Don't take our word.  Find out yourself how cost-efficient your pest management program is by asking these questions, and comparing your answers with ours:

 

 

  • Spray when you first see "worms" in the hull?  If so, you may be too late.  Peach twig borer, navel orangeworm, and oriental fruit moth can be decimated if you spray the newly hatched larvae when they're about the size of pinhead, and just entering the nut.  If your advisor shows you larvae this large "---", you're too late to get optimal kill because the "worms" are pretty well protected within the nut.  Your spray probably won't even pay for itself.  Spray often enough and you'll probably be on target at least once.  But how much did those applications cost?  Scientific Methods advisors find pests when they first appear.  Early detection allows optimally timed applications for best kill.

  • Spray by the calendar? At hull-split?  If so, you're practicing "insurance" sprays.  When labor and materials were cheap, this was a practical strategy.  Not now.  Spraying by the calendar ignores that pest emergence occur at different times each year.  Spraying at hull split ignores that not all orchards have economically damaging pest populations, especially if you practiced prior preventative measures.  Scientific Methods not only determines when pests emerge, but verifies they occur in potentially damaging numbers before recommending a spray.  Since we receive no commission from pesticide sales, you never become prisoner to our self interests.

  • Sprays based on day-degree predictions and pheromone traps?  Although pheromone traps are great for gauging population changes, they're lousy at indicating population size.  Day-degrees also say nothing about pest population size.  Scientific Methods combines forecasting methods with on-site inspections to verify that your orchard actually has a problem.
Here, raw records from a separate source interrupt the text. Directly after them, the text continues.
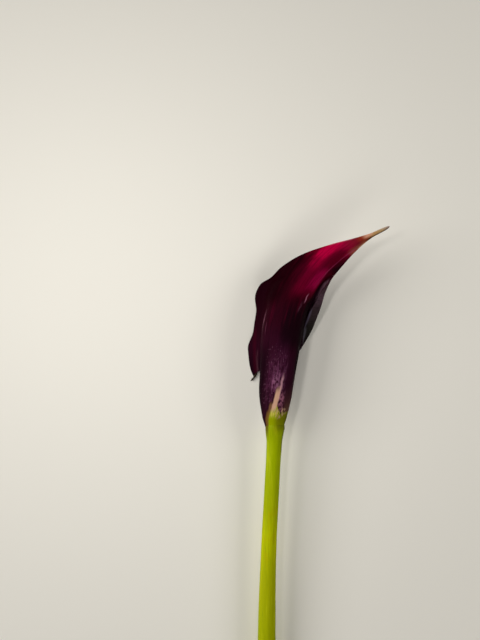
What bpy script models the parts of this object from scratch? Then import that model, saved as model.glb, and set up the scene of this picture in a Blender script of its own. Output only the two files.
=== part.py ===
# Calla lily flower: one cut flower lying on a surface, in metres with +Z up.
# It is laid out in its own frame: the top of the stem is the origin, the stem
# runs along -Y, the bloom along +Y, and +Z is the side that faces up at rest.
# An empty then tilts the whole flower a little, so that it rests on three spots.

import math
from collections import namedtuple

import bmesh
import bpy
import numpy as np
from mathutils import Vector

MM = 0.001

# Spathe: one rolled leaf, a loft of open sections set along its midrib
SPATHE_THICKNESS = 0.8 * MM
SEAT_GAP = 0.3 * MM
MIDRIB = [
    (3.2, 0.3, 3.6),
    (5.5, 13.2, 6.0),
    (7.2, 26.8, 7.2),
    (8.9, 40.5, 7.8),
    (11.0, 54.0, 7.6),
    (15.2, 66.5, 7.2),
    (22.8, 78.0, 7.4),
    (33.2, 88.0, 8.6),
    (45.2, 96.3, 10.4),
    (58.8, 104.2, 12.6),
]
MIDRIB_TURN = 42.0
TIP_TURN = 30.0
LEAN_POWER = 2.5

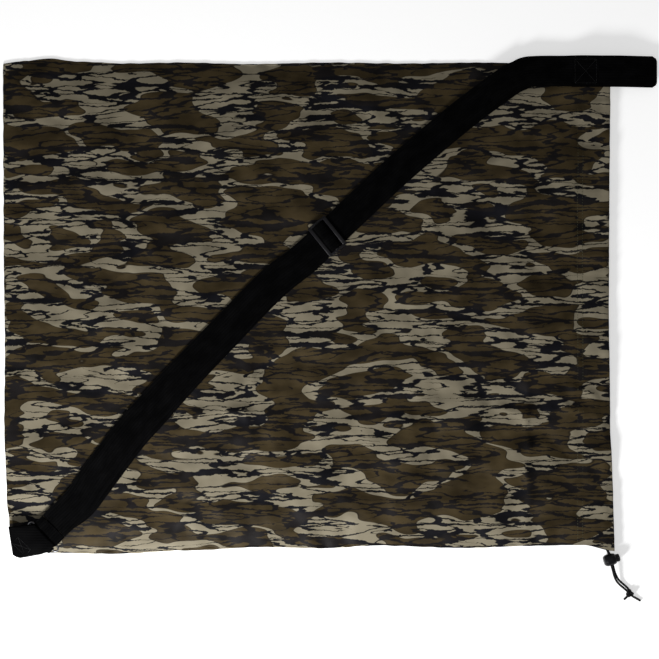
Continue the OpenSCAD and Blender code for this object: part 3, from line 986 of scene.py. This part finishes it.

  • Always spray the entire orchard?  Some nut varieties are so hard-shelled they're virtually impenetrable, even to navel orangeworm.  Why spray them?  Even vulnerable varieties hullsplit at different times:  some may be vulnerable to peach twig borer and fruit moth while others in the same orchard are not.  Scientific Methods often recommends varietal on one-sided sprays because they work.  Costs are reduced with no economic reduction in control.

  • Spray all your orchards at once?  True, pests emerge at about the same time throughout a region.  But do you think orchards of different ages, varieties, and sites are equally vulnerable to that pest?  We know many adjacent orchards with totally different pest susceptibilities.  Scientific Methods considers each orchard on its own before recommending a spray.  We don't cut corners.  

  • Can you tell beet armyworm eggs apart from navel orangeworm eggs?  In California, beet armyworm from nearby fields frequently lay eggs on almonds.  The eggs look almost identical to those of navel orangeworm.  But if you spray for beet armyworm, you're wasting your money -- it cannot feed on almonds and the hatching larvae quickly die.  Scientific Methods advisors can distinguish the real pests from the non-pests.  And we'll tell you honestly which is which.

  • Sprayed for peach silver mite?  Such is spray is virtually never needed.  In fact, early season plant-feeding mites provide food for predatory mites, which can keep 2-spotted mites in check.  Our growers attest to the value of the Scientific Methods mite monitoring program, which emphasizes long-term management over the short term reactionary sprays.

  • Does your pest advisor inspect row and tree crops?  A jack-of-all trades may be a master of none.  Scientific Methods works only on tree crops, well over 20,000 acres of them.  The northern Sacramento Valley is our base of operations -- where decades of nut farming has lead to the highest yielding orchards in the world.  We know what good orchard management and efficient pest control can produce.  We see it every day.  It can work for you.